In space navigation where more and more satellites also use GNSS receivers for direct positioning, Star Tracker can be used to detect GNSS spoofing attempts and maintaining the positioning and orbit determination by the provided positions.

=== Signal modification ===

==== Encryption ====
Military GNSS signals are encrypted, making them unreadable to those who do not have the encryption key. Encryption also prevents spoofing as an apparently valid signal cannot be produced without the key.

==== Digital signature ====
Civilian GNSS signals are not encrypted and their formats are public to ensure that everyone can decode them. This also makes them subject to spoofing because a malicious party can use the format to construct seemingly-valid navigational signals. As a result, there needs to be a way to ensure the authenticity of the data without obscuring its content. Cryptographic signatures are commonly used to ensure the authenticity of digital data without encrypting it. The publisher of the data holds a private key and publishes the corresponding public key. The public key can be used by any member of the public to verify that a signature for a piece of data comes from the publisher. At the same time, attackers without access to the private key are unable to forge a signature. In the context of GNSS, a satellite can possibly broadcast a cryptographic signature along with the navigational data, therefore allowing the receiver to verify that the message is real.

Galileo has deployed an authentication scheme on its open service. A different "Chimera" scheme was scheduled for test in GPS L1C in 2023, but there has been no further updates since then.

Signature schemes only protect against spoofing (fake signals). They cannot help against GNSS jamming (drowning out the real signal) and hence is not sufficient for fully assured navigation.

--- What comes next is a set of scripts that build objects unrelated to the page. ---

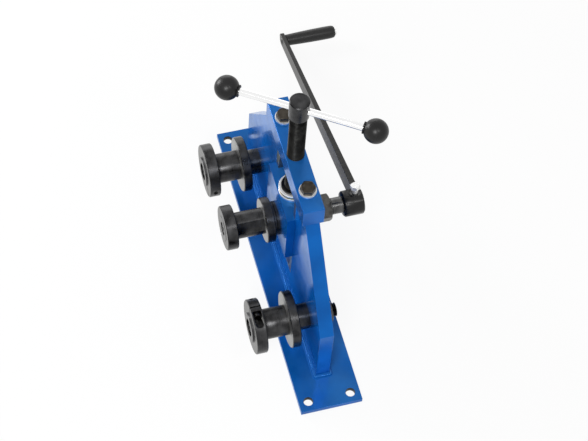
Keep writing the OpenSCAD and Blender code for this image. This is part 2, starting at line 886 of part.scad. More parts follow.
module shaft_nut() {
    color("dimgray") translate([nut_x, 0, mid_z]) rotate([90, 0, 90]) difference() {
        hex_head(shaft_nut_flats, shaft_nut_height);
        translate([0, 0, -cut]) cylinder(r = shaft_r + seat_gap, h = shaft_nut_height + cut * 2);
    }
}

// Crank

// Puts a shape in the crank's own place: X as in the row, Y along the arm, Z square to both
module on_crank() {
    translate([0, 0, mid_z]) rotate([-crank_drop, 0, 0]) children();
}

module arm_solid(extra) {
    span = arm_length + arm_back;
    root_h = arm_root_height / 2 + extra;
    tip_h = arm_tip_height / 2 + extra;
    root_t = arm_root_thick / 2 + extra;
    tip_t = arm_tip_thick / 2 + extra;
    start = -arm_back - extra;
    corner_y = arm_length - arm_corner_r;
    corner_z = tip_h - arm_corner_r;
    intersection() {
        translate([arm_x - arm_root_thick, 0, 0]) rotate([90, 0, 90]) {
            linear_extrude(height = arm_root_thick * 2) {
                polygon([
                    [start, -root_h], [0, -root_h], [corner_y, -tip_h],
                    [corner_y, tip_h], [0, root_h], [start, root_h]
                ]);
                translate([corner_y - arm_corner_r, -corner_z]) square([arm_corner_r * 2, corner_z * 2]);
                for (side = [-1, 1]) {
                    translate([corner_y, side * corner_z]) circle(r = arm_corner_r, $fn = small_fn);
                }
            }
        }
        translate([arm_x, 0, -arm_root_height]) linear_extrude(height = arm_root_height * 2) polygon([
            [-root_t, start], [root_t, start], [root_t, 0], [tip_t, arm_length],
            [-tip_t, arm_length], [-root_t, 0]
        ]);
    }
}

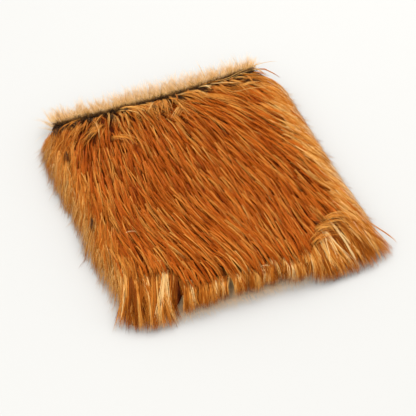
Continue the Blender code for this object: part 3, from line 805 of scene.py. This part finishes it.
makeNeckFall(hairMaterial("fallHair", tones="golden", tip="peach", rootEnd=0.1, tipStart=0.72,
                          toneStart=0.0))
print("neck fall")

# the pale fringe of the turned-in face rim

fringe = {"pitch": 0.002, "rows": 4, "perWisp": 5, "points": 5, "spread": 0.0016, "width": 0.00044,
          "reach": 0.042, "rise": 0.023, "lean": 4.0, "splay": 24.0, "sway": 13.0, "hemRows": 2,
          "hemReach": 0.027}


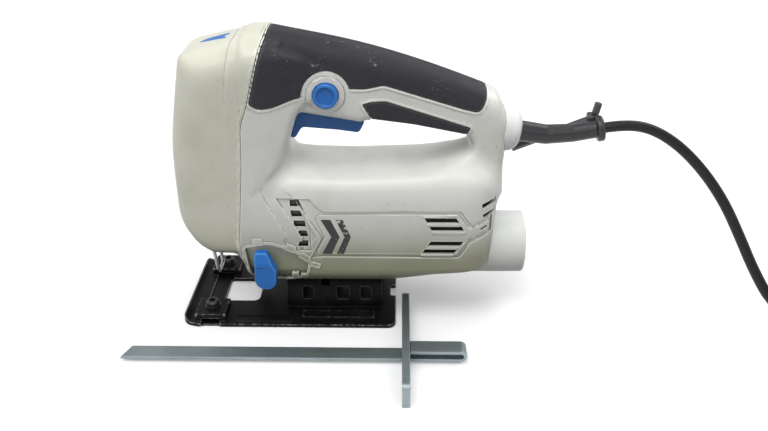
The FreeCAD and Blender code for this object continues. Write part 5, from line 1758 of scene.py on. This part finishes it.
# ---- sole, saddle and rip guide -------------------------------------------------------------------------
@dataclass
class Sole:
    """Pressed sole with its turned-up nose, guide bridges and ribs, and the saddle that it tilts on."""

    sheet: float = 2.5
    nose_height: float = 6.0
    bridge_height: float = 5.0
    clamp_x: float = -50.5
    clamp_y: float = 25.5
    slot_half: float = 5.85
    saddle_radius: float = 19.7
    saddle_sheet: float = 2.3
    tilt_height: float = 6.0
    slot_half_arc: float = 56.0
    screw_x: float = 22.0
    screw_bore: float = 4.0
    rib_top: float = 3.1
    step: float = 0.85

    PLAN = ((-68, -36, 7), (-58, -39, 5), (68, -39, 5), (68, 39, 5), (-58, 39, 5), (-68, 36, 7))
    OPENING = ((-46, -13, 2), (-23, -13, 4), (-23, 13, 4), (-46, 13, 2))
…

===== Galileo Open Service Navigation Message Authentication =====
Galileo's open service includes an Open Service Navigation Message Authentication (OSNMA) feature where the navigational data is signed using the Timed Efficient Stream Loss-Tolerant Authentication (TESLA) scheme. It is available to worldwide users for free. The OSNMA service is operational since July 24, 2025.

===== QZSS =====
QZSS includes two open service digital signature schemes: signatures for its own PNT signals broadcast as part of its PNT navigation messages and signatures for GPS and Galileo PNT signals broadcast on its L6E band along with the MADOCA-PPP service. The former tells the user whether the QZSS PNT signal is the same as was broadcast. The latter tells the user whether the GPS or Galileo PNT signal is the same as the QZSS ground station has received. It has been operational since 2024.